1 Griseofulvin生合成研究における^2H nmrの利用

抄録

Recent development of the proton-decoupled pulsed Fourier transform nmr method have opened the way to employ ^2H nmr to various types of chemical and biological problems. In the elucidation of the biosynthetic pathways of griseofulvin (1) by Penicillium urticae, we demonstrate that ^2H nmr is very powerful nondestructive method to study biosynthetic pathways involving hydrogen. Earlier studies from our laboratories have demonstrated the incorporation of [2-^3H, 2-^<14>C]acetate using the shaking culture of P. urticae. In order to investigate the behavior of hydrogens in detail, sodium [2-^2H_3]acetate was added to the seven-days-old mycelia of the microorganism in the synthetic medium, giving ^2H-enriched griseofulvin for ^2H nmr analysis.

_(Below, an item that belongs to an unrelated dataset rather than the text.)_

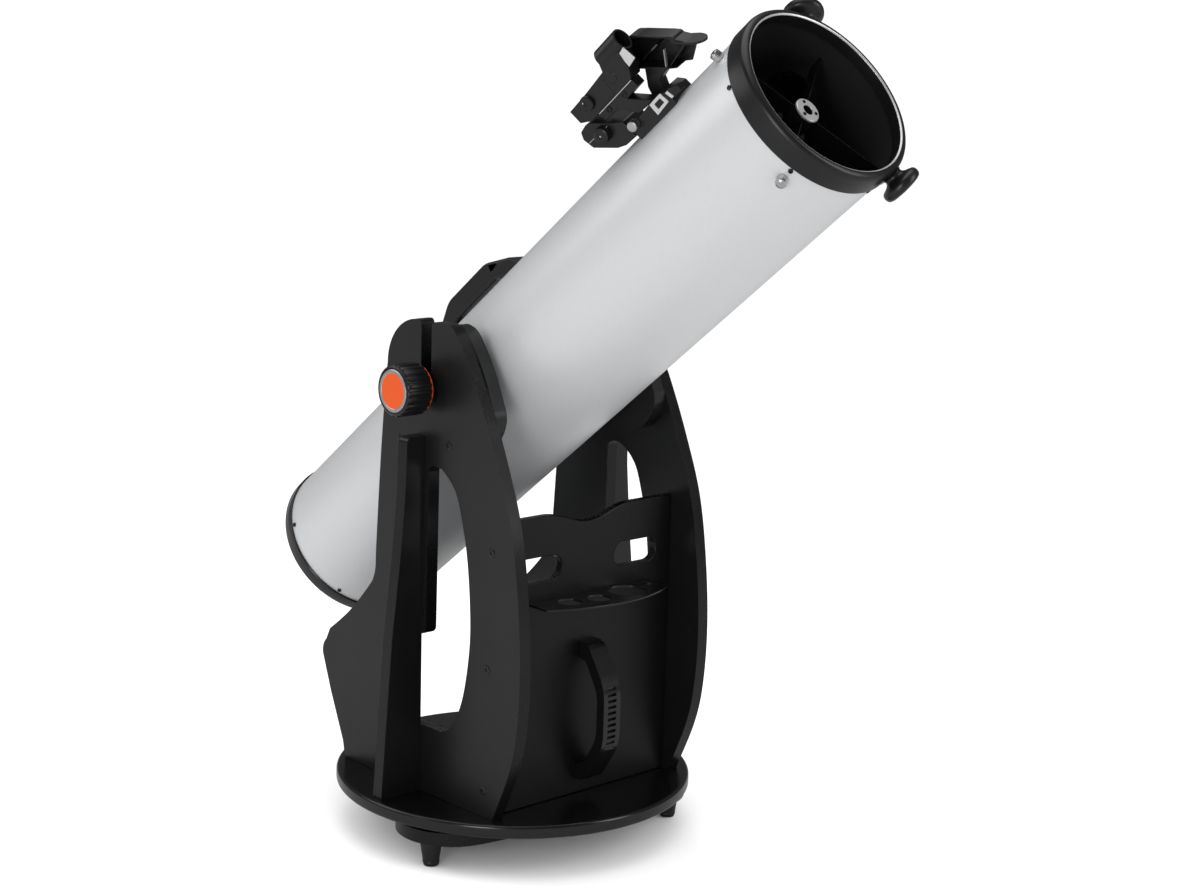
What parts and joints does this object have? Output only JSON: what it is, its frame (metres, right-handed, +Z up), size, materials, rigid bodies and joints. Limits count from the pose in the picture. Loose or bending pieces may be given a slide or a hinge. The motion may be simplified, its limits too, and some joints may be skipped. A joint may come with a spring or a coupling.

In order to perform unambiguous assignment of ^2H signals, a series of selectively deuterated griseofulvin samples were prepared. Figure 1 shows ^2H nmr spectra of deuterated griseofulvin samples, indicating the incorporation of deuterium atoms at 5, 3', 5'α, 6'-methyl, and methoxyls. Those assignments were confirmed from measurements of T_1s and comparison of the peak intensities with those of proton-coupled spectra. The extent of deuterium incorporation was unequivocally obtained from the measurement of peak areas. In addition, seven-days-old mycelia of P. urticae were fermented in the media containing 50% D_2O and cold sodium acetate. ^2H nmr studies show that the deuterium atoms from D_2O were incorporated in the positions anticipated from the results of [2-^2H_3]acetate tracer experiment (Figure 2). As an another application of ^2H nmr, we have investigated the microbial transformation of dehydrogriseofulvin (3) by Streptomyces cinereocrocatus, proving the stereochemistry of the reduction of 3 to griseofulvin and the hydroxylation of the latter to 5'α-hydroxygriseofulvin (4) (Figure 3 and Scheme 1).